Dataset excerpt
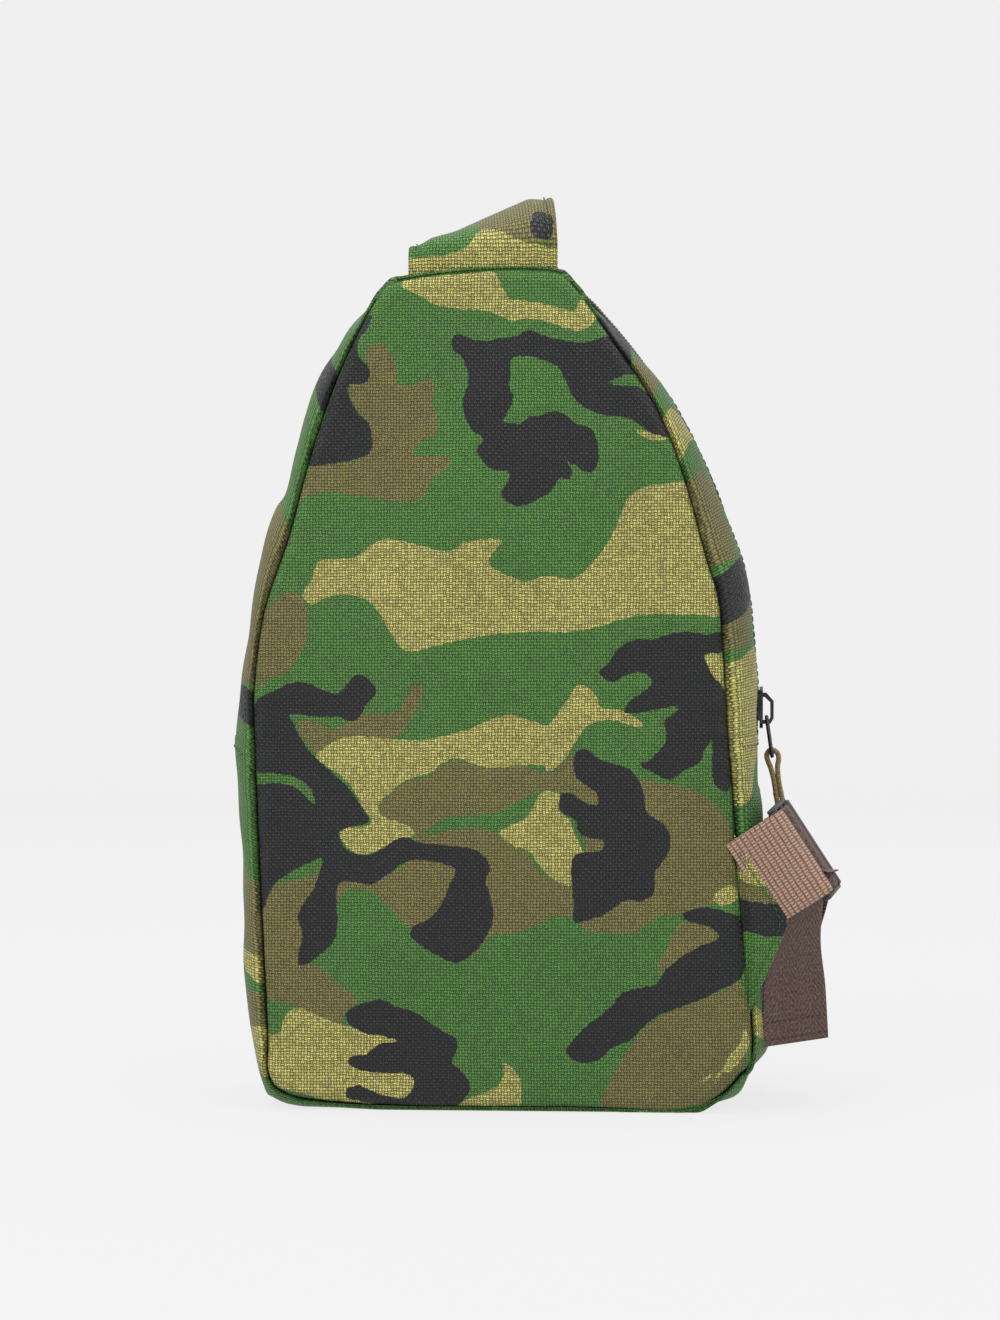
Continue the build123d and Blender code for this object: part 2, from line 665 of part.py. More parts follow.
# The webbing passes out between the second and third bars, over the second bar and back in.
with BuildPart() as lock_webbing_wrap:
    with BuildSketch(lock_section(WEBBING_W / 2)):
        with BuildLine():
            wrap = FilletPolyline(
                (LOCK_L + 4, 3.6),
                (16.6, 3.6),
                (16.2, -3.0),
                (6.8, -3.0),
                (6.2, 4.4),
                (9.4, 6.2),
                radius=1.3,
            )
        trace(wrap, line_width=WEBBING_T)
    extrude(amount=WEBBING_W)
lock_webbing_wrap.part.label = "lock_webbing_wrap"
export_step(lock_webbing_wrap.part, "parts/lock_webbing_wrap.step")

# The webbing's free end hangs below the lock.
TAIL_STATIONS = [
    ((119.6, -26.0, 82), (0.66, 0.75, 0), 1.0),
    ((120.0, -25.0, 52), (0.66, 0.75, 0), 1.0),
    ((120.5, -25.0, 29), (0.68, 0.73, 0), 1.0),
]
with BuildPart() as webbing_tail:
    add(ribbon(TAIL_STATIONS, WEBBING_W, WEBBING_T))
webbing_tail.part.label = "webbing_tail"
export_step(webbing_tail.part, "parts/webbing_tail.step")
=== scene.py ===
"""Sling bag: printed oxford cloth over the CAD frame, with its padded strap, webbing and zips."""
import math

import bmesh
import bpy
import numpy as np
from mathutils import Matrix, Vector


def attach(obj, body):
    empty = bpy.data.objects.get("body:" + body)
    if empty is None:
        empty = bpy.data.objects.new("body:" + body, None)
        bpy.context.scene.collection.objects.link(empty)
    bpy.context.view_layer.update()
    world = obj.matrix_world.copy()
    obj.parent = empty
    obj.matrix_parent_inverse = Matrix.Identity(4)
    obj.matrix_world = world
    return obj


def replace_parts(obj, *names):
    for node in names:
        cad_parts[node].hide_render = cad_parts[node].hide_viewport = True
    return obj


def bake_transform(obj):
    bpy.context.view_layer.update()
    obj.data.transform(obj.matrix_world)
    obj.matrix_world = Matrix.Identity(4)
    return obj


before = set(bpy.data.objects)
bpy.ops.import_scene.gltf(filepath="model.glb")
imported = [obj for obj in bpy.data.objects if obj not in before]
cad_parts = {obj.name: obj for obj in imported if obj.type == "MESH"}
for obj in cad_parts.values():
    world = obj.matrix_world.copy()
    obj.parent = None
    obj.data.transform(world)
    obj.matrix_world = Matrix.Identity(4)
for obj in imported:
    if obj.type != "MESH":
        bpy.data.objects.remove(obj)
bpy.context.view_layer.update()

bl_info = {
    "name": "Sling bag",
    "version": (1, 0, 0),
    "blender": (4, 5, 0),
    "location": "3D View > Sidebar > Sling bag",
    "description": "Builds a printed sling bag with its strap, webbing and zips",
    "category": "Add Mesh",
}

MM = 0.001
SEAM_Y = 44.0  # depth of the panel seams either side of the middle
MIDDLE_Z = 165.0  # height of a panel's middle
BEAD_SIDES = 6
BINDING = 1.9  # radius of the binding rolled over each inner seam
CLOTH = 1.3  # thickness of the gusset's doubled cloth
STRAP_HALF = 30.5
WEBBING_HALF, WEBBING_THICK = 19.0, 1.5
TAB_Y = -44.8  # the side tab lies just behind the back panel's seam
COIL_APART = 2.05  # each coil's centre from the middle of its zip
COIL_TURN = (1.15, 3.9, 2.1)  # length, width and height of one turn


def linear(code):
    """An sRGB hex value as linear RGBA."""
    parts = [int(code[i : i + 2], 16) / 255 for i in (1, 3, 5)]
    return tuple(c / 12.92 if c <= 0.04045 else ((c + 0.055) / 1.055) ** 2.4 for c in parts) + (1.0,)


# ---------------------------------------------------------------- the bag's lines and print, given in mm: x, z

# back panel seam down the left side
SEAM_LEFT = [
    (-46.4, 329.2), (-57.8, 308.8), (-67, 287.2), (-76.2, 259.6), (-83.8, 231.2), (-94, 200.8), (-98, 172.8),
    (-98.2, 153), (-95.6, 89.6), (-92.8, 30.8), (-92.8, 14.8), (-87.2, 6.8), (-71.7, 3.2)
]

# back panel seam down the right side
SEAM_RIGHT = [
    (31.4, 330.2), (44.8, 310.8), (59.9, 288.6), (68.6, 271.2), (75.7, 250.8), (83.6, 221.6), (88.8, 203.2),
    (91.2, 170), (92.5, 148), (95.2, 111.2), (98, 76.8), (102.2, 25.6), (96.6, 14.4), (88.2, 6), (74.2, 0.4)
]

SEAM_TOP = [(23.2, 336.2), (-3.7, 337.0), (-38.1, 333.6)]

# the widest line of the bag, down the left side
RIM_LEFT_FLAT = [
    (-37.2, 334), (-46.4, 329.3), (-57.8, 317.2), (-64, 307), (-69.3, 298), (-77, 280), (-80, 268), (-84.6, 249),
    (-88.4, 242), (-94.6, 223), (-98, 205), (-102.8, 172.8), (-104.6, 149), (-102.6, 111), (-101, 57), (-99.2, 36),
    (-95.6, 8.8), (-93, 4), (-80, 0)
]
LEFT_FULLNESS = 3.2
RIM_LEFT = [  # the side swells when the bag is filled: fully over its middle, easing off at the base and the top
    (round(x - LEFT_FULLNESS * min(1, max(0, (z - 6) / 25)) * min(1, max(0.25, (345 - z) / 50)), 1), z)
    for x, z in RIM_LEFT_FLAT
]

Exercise
Begin with the line containing "# The webbing's", end with the line containing "cad_parts[node].hide_render = cad_parts[node].hide_viewport", and transcribe exactly every line in that span, with nothing added.

Expected answer
# The webbing's free end hangs below the lock.
TAIL_STATIONS = [
    ((119.6, -26.0, 82), (0.66, 0.75, 0), 1.0),
    ((120.0, -25.0, 52), (0.66, 0.75, 0), 1.0),
    ((120.5, -25.0, 29), (0.68, 0.73, 0), 1.0),
]
with BuildPart() as webbing_tail:
    add(ribbon(TAIL_STATIONS, WEBBING_W, WEBBING_T))
webbing_tail.part.label = "webbing_tail"
export_step(webbing_tail.part, "parts/webbing_tail.step")
=== scene.py ===
"""Sling bag: printed oxford cloth over the CAD frame, with its padded strap, webbing and zips."""
import math

import bmesh
import bpy
import numpy as np
from mathutils import Matrix, Vector


def attach(obj, body):
    empty = bpy.data.objects.get("body:" + body)
    if empty is None:
        empty = bpy.data.objects.new("body:" + body, None)
        bpy.context.scene.collection.objects.link(empty)
    bpy.context.view_layer.update()
    world = obj.matrix_world.copy()
    obj.parent = empty
    obj.matrix_parent_inverse = Matrix.Identity(4)
    obj.matrix_world = world
    return obj


def replace_parts(obj, *names):
    for node in names:
        cad_parts[node].hide_render = cad_parts[node].hide_viewport = True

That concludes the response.